▶ **Job**: Output the data that follows exactly, line for line.

▼

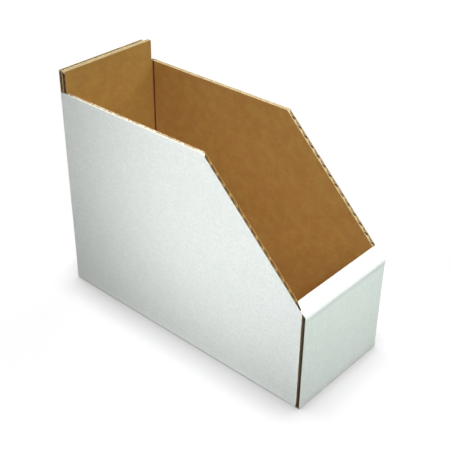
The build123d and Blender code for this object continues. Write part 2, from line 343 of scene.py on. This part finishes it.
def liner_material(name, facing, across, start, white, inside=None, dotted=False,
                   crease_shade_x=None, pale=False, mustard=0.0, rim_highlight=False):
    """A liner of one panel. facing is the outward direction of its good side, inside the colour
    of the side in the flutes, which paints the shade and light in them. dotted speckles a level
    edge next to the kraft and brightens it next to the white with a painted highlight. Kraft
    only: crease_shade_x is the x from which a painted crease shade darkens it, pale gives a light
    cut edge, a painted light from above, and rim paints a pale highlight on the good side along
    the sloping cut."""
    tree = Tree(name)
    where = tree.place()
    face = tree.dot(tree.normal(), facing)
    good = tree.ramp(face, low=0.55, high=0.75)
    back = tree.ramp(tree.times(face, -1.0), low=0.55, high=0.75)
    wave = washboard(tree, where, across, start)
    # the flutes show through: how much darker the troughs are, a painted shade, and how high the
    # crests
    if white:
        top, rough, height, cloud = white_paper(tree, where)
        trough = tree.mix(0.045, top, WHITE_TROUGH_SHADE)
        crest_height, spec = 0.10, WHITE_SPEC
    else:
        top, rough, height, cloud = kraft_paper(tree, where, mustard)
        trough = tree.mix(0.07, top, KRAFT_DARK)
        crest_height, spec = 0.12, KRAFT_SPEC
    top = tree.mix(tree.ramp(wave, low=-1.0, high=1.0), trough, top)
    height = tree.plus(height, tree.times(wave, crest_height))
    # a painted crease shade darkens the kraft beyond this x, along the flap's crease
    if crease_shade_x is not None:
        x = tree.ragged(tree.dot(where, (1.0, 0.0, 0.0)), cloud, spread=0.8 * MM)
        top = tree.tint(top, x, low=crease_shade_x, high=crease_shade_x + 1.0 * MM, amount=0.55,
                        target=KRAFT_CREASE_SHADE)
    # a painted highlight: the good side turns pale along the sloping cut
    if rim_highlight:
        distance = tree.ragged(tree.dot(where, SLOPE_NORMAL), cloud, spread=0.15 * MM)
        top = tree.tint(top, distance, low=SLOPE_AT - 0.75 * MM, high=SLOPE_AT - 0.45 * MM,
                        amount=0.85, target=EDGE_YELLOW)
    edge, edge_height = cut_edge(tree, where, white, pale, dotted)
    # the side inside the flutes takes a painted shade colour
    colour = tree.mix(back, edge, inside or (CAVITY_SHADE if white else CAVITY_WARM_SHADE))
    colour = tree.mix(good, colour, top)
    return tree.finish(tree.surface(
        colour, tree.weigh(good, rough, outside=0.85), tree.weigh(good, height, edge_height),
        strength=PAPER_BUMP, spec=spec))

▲

▶ **Response to the exercise**:
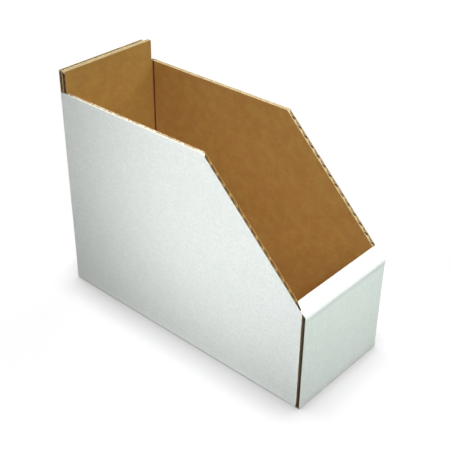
The build123d and Blender code for this object continues. Write part 2, from line 343 of scene.py on. This part finishes it.
def liner_material(name, facing, across, start, white, inside=None, dotted=False,
                   crease_shade_x=None, pale=False, mustard=0.0, rim_highlight=False):
    """A liner of one panel. facing is the outward direction of its good side, inside the colour
    of the side in the flutes, which paints the shade and light in them. dotted speckles a level
    edge next to the kraft and brightens it next to the white with a painted highlight. Kraft
    only: crease_shade_x is the x from which a painted crease shade darkens it, pale gives a light
    cut edge, a painted light from above, and rim paints a pale highlight on the good side along
    the sloping cut."""
    tree = Tree(name)
    where = tree.place()
    face = tree.dot(tree.normal(), facing)
    good = tree.ramp(face, low=0.55, high=0.75)
    back = tree.ramp(tree.times(face, -1.0), low=0.55, high=0.75)
    wave = washboard(tree, where, across, start)
    # the flutes show through: how much darker the troughs are, a painted shade, and how high the
    # crests
    if white:
        top, rough, height, cloud = white_paper(tree, where)
        trough = tree.mix(0.045, top, WHITE_TROUGH_SHADE)
        crest_height, spec = 0.10, WHITE_SPEC
    else:
        top, rough, height, cloud = kraft_paper(tree, where, mustard)
        trough = tree.mix(0.07, top, KRAFT_DARK)
        crest_height, spec = 0.12, KRAFT_SPEC
    top = tree.mix(tree.ramp(wave, low=-1.0, high=1.0), trough, top)
    height = tree.plus(height, tree.times(wave, crest_height))
    # a painted crease shade darkens the kraft beyond this x, along the flap's crease
    if crease_shade_x is not None:
        x = tree.ragged(tree.dot(where, (1.0, 0.0, 0.0)), cloud, spread=0.8 * MM)
        top = tree.tint(top, x, low=crease_shade_x, high=crease_shade_x + 1.0 * MM, amount=0.55,
                        target=KRAFT_CREASE_SHADE)
    # a painted highlight: the good side turns pale along the sloping cut
    if rim_highlight:
        distance = tree.ragged(tree.dot(where, SLOPE_NORMAL), cloud, spread=0.15 * MM)
        top = tree.tint(top, distance, low=SLOPE_AT - 0.75 * MM, high=SLOPE_AT - 0.45 * MM,
                        amount=0.85, target=EDGE_YELLOW)
    edge, edge_height = cut_edge(tree, where, white, pale, dotted)
    # the side inside the flutes takes a painted shade colour
    colour = tree.mix(back, edge, inside or (CAVITY_SHADE if white else CAVITY_WARM_SHADE))
    colour = tree.mix(good, colour, top)
    return tree.finish(tree.surface(
        colour, tree.weigh(good, rough, outside=0.85), tree.weigh(good, height, edge_height),
        strength=PAPER_BUMP, spec=spec))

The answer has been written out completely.